God knows Henry V isn't accurate.

But is it really so much to ask for dramatic interpretations that are at least interesting to watch?
 
That's retarded. No DVD can compare to the EXPERIENCE of going to a good movie theater and watching it there. No amount of HD TVs and home theaters make up to it.

Obviously, you've never seen my home theater setup. It's much more enjoyable than any theater I've ever been in except for maybe an IMAX theater. I don't have to share it with a bunch of idiots shouting and hooting over stupid stuff, I can enjoy it with my friends and family. I've been anxiously awaiting to see the 300 but I'll wait till it comes out on DVD and watch it with my friends in my own house while we order pizza etc and can enjoy it as I wish.
 
I've got an astounding home theater setup myself, however that doesn't stop me from going to the theater. It's a social thing.
 
First of all, cut the gibberish about Superman and Nietzsche. You're saying my use of the word "supermen" must be a reference to one of them, and since neither makes sense, I must be wrong. That's stupid. We're all glad you're hep enough to spell Nietzsche correctly, but there's no need to show off when all it does is make the entire discussion dissonant and confusing.

Let's also not complain if I "drop you in the dreck with society's lower-half." You're the one who came to shit up my thread about a movie I happen to like a great deal, insinuating that anyone of intelligence would disagree with me. Considering the circumstances, you should feel lucky I dignified your posts with responses at all.
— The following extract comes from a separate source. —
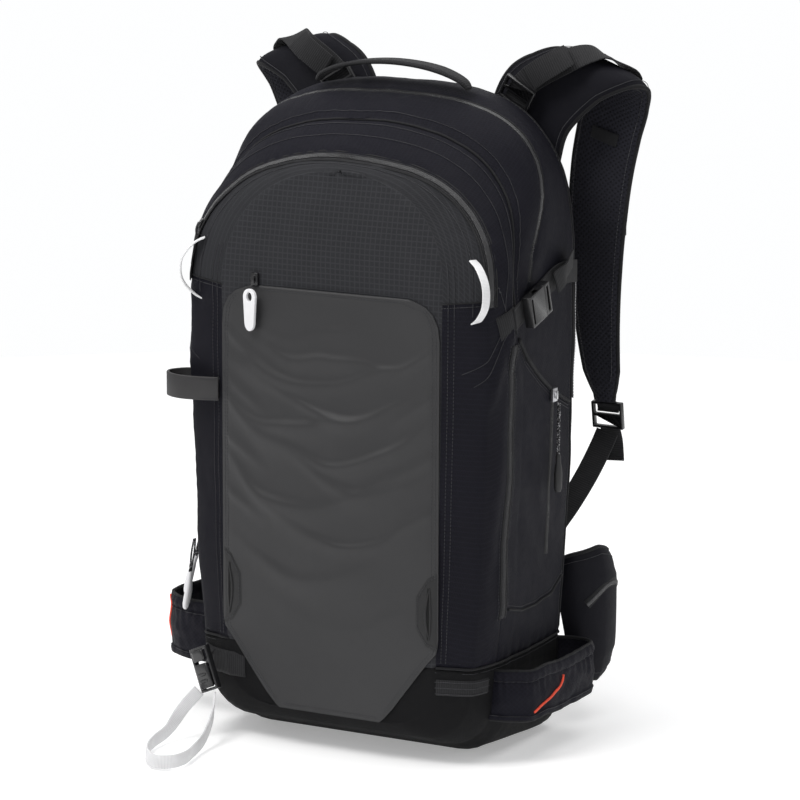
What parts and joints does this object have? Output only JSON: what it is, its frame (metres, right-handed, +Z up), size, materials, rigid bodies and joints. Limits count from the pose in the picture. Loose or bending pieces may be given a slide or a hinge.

You say you "expect more" from me than "simply a 'too cool' throw-in." How could you expect more than the truth? It's obvious to everyone here that 300 is beneath you because it failed to pass some arbitrarily assigned litmus test.

Let's be honest, here: you had already decided you weren't going to like 300, and now you're defining the movie down into easily managed pieces to accomodate that. I'm simply pointing it out

You allege that my "if you don't enjoy it, you just don't get it' claim holds [no water.]" Well, the fact is that you don't like 300 because you don't get it. That's not an assessment of your intelligence, but it is an assessment of your capability to subsequently go and review the film, which I contend you can't do accurately because you lack the perspective. I'm going to stop repeating why.

300 is an impressive motion picture, but it's obviously an acquired taste, which doesn't disqualify it at all. Simply, those willing to make the effort will feel rewarded, and those unwilling won't.
MADE-UP WORDS, SENTENCE FRAGMENTS, AND WIKIPEDIA EXCERPTS
What the fuck? Anyone who uses "jingoism" and "chickenhawk" without irony is precisely the kind of asshole nobody here should take seriously. Go complain that your fiction is fake somewhere else.
 
Oh, right.

Because to suggest your logic (which of course you use to attack someone else) is faulty is somehow being an asshole.

Give it a rest, not everyone's somehow lacking in perspective because they don't agree with you.
 
You are so far beneath my contempt you obnoxious, sanctimonious little weasel, you need a snorkel. Go away.